Data:

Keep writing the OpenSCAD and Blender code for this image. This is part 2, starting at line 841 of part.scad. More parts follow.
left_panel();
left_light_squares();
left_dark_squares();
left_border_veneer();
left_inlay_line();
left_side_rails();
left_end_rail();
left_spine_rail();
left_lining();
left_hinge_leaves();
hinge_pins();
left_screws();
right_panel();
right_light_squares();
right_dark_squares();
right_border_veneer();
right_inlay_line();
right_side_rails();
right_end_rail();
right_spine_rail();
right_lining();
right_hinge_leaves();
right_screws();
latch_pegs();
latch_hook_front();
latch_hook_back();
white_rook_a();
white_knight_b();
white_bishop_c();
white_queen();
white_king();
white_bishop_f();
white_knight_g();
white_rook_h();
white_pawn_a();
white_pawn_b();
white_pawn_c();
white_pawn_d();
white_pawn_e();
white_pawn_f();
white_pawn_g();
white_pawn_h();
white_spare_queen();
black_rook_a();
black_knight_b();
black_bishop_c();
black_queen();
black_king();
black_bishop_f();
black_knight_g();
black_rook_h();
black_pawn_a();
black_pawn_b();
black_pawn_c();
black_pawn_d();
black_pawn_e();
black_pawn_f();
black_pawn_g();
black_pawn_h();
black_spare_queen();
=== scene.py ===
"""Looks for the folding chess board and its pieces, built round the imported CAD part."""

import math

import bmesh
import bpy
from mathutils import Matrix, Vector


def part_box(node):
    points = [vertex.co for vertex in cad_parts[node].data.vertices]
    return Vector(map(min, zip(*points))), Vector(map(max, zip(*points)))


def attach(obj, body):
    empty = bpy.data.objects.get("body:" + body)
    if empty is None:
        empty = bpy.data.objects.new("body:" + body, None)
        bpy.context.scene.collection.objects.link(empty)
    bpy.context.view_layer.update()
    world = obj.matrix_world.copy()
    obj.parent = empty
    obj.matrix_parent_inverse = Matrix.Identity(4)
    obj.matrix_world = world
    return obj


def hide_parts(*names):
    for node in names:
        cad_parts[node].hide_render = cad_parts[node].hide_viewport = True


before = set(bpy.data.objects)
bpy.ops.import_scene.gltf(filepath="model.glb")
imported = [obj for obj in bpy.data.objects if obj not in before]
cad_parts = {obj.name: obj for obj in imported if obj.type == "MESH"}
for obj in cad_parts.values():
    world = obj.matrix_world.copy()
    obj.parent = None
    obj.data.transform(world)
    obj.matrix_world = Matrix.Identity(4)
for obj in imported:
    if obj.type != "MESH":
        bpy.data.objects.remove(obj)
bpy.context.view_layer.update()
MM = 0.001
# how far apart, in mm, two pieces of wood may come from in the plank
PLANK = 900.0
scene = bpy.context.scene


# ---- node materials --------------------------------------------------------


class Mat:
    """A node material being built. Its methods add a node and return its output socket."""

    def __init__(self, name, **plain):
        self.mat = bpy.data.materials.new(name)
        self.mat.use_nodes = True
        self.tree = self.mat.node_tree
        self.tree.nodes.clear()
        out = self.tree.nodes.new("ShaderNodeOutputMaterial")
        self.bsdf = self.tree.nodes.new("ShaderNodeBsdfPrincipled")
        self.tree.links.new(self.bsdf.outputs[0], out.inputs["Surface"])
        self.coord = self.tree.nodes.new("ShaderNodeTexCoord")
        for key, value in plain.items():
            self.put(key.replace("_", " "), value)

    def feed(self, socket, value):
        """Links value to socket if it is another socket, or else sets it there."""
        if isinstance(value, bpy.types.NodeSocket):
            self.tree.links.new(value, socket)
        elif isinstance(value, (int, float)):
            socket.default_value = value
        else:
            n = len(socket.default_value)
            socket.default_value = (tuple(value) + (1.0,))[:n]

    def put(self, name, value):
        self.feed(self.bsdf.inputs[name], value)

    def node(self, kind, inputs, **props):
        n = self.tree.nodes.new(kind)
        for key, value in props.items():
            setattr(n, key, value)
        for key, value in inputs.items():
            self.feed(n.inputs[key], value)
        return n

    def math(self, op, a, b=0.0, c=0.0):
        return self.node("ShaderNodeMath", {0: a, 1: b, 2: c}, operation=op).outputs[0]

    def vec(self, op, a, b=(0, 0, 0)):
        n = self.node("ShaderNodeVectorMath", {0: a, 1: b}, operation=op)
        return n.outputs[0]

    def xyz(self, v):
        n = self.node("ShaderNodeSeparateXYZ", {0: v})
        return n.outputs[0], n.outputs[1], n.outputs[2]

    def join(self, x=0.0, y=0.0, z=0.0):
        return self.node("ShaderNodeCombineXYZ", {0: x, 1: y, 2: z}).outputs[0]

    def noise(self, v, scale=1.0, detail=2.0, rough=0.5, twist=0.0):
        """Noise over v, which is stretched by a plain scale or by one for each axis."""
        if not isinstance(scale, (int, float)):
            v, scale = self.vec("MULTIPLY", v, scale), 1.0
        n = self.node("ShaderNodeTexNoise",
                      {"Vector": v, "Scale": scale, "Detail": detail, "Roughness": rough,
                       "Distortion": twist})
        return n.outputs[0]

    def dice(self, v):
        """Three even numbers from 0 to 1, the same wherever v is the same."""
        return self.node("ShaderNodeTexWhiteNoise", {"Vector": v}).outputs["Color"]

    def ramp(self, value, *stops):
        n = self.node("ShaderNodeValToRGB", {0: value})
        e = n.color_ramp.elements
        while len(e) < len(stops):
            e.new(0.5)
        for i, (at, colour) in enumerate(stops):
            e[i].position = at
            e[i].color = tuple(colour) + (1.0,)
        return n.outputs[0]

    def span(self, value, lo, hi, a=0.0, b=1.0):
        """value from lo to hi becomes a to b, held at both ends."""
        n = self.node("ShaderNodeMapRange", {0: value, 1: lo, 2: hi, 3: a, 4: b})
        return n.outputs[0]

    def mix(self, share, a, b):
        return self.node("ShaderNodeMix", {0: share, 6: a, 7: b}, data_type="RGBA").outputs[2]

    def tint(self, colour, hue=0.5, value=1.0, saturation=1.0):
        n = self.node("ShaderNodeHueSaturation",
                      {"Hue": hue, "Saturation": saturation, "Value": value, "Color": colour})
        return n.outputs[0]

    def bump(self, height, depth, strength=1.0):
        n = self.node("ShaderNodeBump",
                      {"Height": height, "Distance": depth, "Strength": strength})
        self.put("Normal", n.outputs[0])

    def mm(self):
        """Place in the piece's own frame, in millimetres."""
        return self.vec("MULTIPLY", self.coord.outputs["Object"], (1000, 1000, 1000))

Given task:
Print exactly the lines from the one containing "white_rook_a();" to the one containing "scene = bpy.context.scene", both included, and nothing else.

Expected output:
white_rook_a();
white_knight_b();
white_bishop_c();
white_queen();
white_king();
white_bishop_f();
white_knight_g();
white_rook_h();
white_pawn_a();
white_pawn_b();
white_pawn_c();
white_pawn_d();
white_pawn_e();
white_pawn_f();
white_pawn_g();
white_pawn_h();
white_spare_queen();
black_rook_a();
black_knight_b();
black_bishop_c();
black_queen();
black_king();
black_bishop_f();
black_knight_g();
black_rook_h();
black_pawn_a();
black_pawn_b();
black_pawn_c();
black_pawn_d();
black_pawn_e();
black_pawn_f();
black_pawn_g();
black_pawn_h();
black_spare_queen();
=== scene.py ===
"""Looks for the folding chess board and its pieces, built round the imported CAD part."""

import math

import bmesh
import bpy
from mathutils import Matrix, Vector


def part_box(node):
    points = [vertex.co for vertex in cad_parts[node].data.vertices]
    return Vector(map(min, zip(*points))), Vector(map(max, zip(*points)))


def attach(obj, body):
    empty = bpy.data.objects.get("body:" + body)
    if empty is None:
        empty = bpy.data.objects.new("body:" + body, None)
        bpy.context.scene.collection.objects.link(empty)
    bpy.context.view_layer.update()
    world = obj.matrix_world.copy()
    obj.parent = empty
    obj.matrix_parent_inverse = Matrix.Identity(4)
    obj.matrix_world = world
    return obj


def hide_parts(*names):
    for node in names:
        cad_parts[node].hide_render = cad_parts[node].hide_viewport = True


before = set(bpy.data.objects)
bpy.ops.import_scene.gltf(filepath="model.glb")
imported = [obj for obj in bpy.data.objects if obj not in before]
cad_parts = {obj.name: obj for obj in imported if obj.type == "MESH"}
for obj in cad_parts.values():
    world = obj.matrix_world.copy()
    obj.parent = None
    obj.data.transform(world)
    obj.matrix_world = Matrix.Identity(4)
for obj in imported:
    if obj.type != "MESH":
        bpy.data.objects.remove(obj)
bpy.context.view_layer.update()
MM = 0.001
# how far apart, in mm, two pieces of wood may come from in the plank
PLANK = 900.0
scene = bpy.context.scene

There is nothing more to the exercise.